§ Task input:
----------

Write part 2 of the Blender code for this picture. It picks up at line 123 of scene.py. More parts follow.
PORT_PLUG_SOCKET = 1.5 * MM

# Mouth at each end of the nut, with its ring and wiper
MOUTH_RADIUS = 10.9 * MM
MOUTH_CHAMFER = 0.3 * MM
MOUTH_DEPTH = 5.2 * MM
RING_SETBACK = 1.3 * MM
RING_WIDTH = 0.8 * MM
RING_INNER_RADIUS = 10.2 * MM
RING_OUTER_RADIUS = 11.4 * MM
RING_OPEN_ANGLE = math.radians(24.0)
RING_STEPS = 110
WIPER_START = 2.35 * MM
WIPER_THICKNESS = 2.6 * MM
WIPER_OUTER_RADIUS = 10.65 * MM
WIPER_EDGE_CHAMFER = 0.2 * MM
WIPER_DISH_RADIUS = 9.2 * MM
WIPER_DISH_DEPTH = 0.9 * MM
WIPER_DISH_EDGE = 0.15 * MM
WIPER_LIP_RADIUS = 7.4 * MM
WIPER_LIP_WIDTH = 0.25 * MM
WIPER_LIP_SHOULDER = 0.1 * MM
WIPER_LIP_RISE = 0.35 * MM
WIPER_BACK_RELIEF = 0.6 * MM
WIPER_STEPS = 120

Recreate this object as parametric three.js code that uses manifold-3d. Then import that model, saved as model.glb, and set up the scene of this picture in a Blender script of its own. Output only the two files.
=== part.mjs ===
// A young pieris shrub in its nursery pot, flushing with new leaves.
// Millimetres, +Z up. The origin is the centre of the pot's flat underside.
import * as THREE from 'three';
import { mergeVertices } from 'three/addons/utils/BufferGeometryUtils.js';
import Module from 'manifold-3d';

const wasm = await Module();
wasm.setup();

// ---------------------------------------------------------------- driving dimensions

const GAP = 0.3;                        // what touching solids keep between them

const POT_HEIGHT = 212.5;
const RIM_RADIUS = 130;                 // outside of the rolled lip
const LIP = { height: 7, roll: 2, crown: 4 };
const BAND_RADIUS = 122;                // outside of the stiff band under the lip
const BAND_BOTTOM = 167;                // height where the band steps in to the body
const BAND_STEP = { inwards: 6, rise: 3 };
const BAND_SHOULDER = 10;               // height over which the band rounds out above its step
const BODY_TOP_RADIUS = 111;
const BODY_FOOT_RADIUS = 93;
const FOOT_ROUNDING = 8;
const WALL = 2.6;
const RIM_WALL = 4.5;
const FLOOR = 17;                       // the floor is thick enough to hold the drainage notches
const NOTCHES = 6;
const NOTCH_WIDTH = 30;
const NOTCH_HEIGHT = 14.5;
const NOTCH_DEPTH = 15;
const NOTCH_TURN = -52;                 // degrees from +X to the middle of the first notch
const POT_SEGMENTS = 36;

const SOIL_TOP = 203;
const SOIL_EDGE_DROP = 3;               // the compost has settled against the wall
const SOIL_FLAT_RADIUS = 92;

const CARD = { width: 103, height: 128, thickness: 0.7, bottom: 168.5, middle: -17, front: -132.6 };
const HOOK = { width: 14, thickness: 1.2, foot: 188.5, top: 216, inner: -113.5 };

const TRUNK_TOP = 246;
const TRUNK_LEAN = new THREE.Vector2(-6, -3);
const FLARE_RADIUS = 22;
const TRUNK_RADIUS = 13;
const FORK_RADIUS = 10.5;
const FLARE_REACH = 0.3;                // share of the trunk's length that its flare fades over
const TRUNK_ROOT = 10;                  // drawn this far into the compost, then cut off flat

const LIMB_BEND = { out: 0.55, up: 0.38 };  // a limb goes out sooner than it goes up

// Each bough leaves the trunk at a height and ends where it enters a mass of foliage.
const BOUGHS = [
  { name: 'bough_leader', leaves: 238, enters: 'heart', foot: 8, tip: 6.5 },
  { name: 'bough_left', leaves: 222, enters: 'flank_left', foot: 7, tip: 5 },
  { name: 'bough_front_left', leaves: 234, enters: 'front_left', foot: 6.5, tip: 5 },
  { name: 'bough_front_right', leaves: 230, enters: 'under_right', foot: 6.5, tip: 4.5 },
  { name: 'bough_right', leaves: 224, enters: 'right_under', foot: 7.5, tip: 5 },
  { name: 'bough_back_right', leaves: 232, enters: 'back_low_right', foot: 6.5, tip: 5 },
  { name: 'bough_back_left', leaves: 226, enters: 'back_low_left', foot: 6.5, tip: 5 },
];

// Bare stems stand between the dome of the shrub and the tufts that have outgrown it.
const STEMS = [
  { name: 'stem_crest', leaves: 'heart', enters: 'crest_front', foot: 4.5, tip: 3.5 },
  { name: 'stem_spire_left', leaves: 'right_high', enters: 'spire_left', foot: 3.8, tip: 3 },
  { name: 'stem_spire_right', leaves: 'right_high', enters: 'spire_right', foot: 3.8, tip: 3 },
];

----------

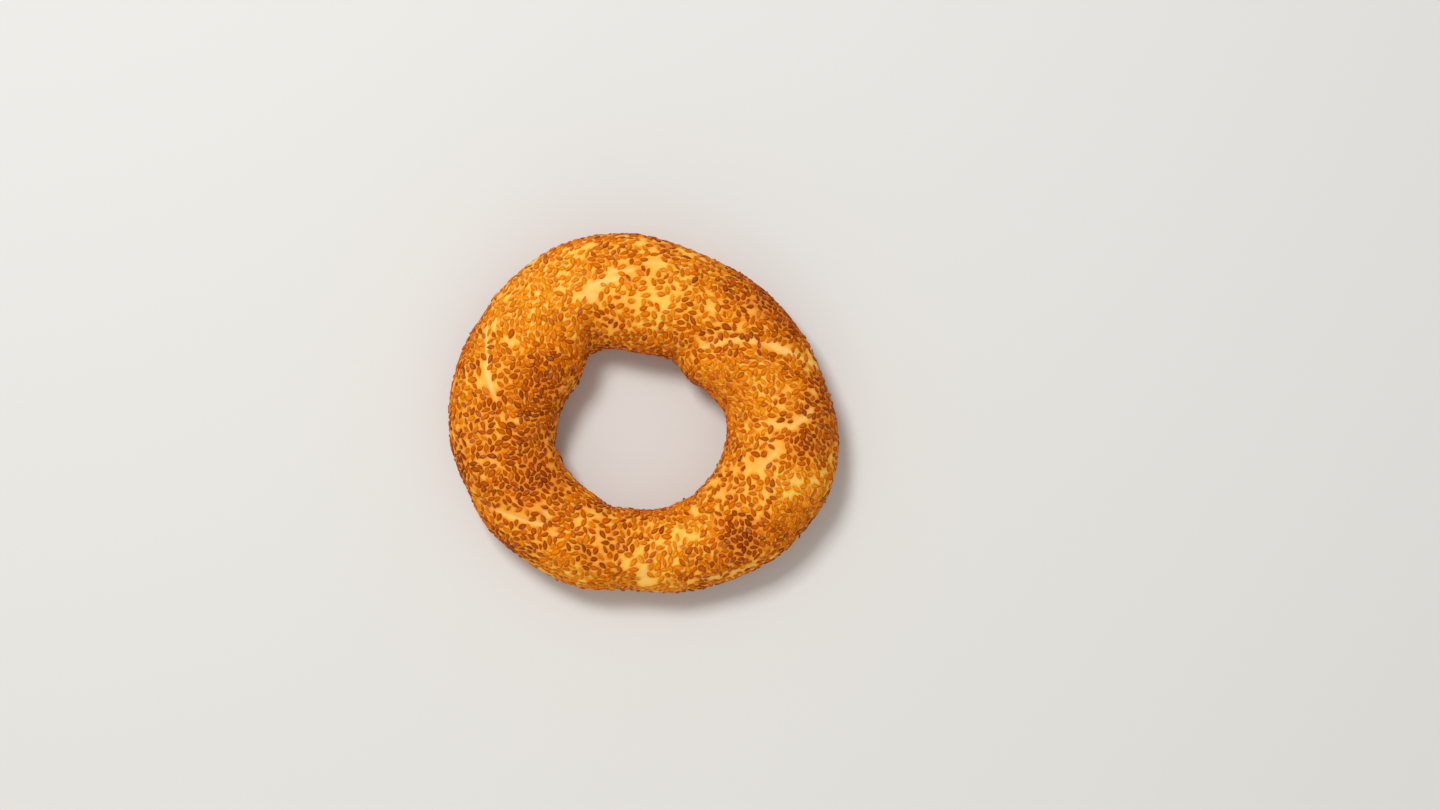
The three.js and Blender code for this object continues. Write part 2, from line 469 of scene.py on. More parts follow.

----------

§ Goal: Extract and output the part that opens with the line containing "Write part 2 of" and closes with the line containing "WIPER_STEPS = 120", unchanged, ends included.

§ Task output:
Write part 2 of the Blender code for this picture. It picks up at line 123 of scene.py. More parts follow.
PORT_PLUG_SOCKET = 1.5 * MM

# Mouth at each end of the nut, with its ring and wiper
MOUTH_RADIUS = 10.9 * MM
MOUTH_CHAMFER = 0.3 * MM
MOUTH_DEPTH = 5.2 * MM
RING_SETBACK = 1.3 * MM
RING_WIDTH = 0.8 * MM
RING_INNER_RADIUS = 10.2 * MM
RING_OUTER_RADIUS = 11.4 * MM
RING_OPEN_ANGLE = math.radians(24.0)
RING_STEPS = 110
WIPER_START = 2.35 * MM
WIPER_THICKNESS = 2.6 * MM
WIPER_OUTER_RADIUS = 10.65 * MM
WIPER_EDGE_CHAMFER = 0.2 * MM
WIPER_DISH_RADIUS = 9.2 * MM
WIPER_DISH_DEPTH = 0.9 * MM
WIPER_DISH_EDGE = 0.15 * MM
WIPER_LIP_RADIUS = 7.4 * MM
WIPER_LIP_WIDTH = 0.25 * MM
WIPER_LIP_SHOULDER = 0.1 * MM
WIPER_LIP_RISE = 0.35 * MM
WIPER_BACK_RELIEF = 0.6 * MM
WIPER_STEPS = 120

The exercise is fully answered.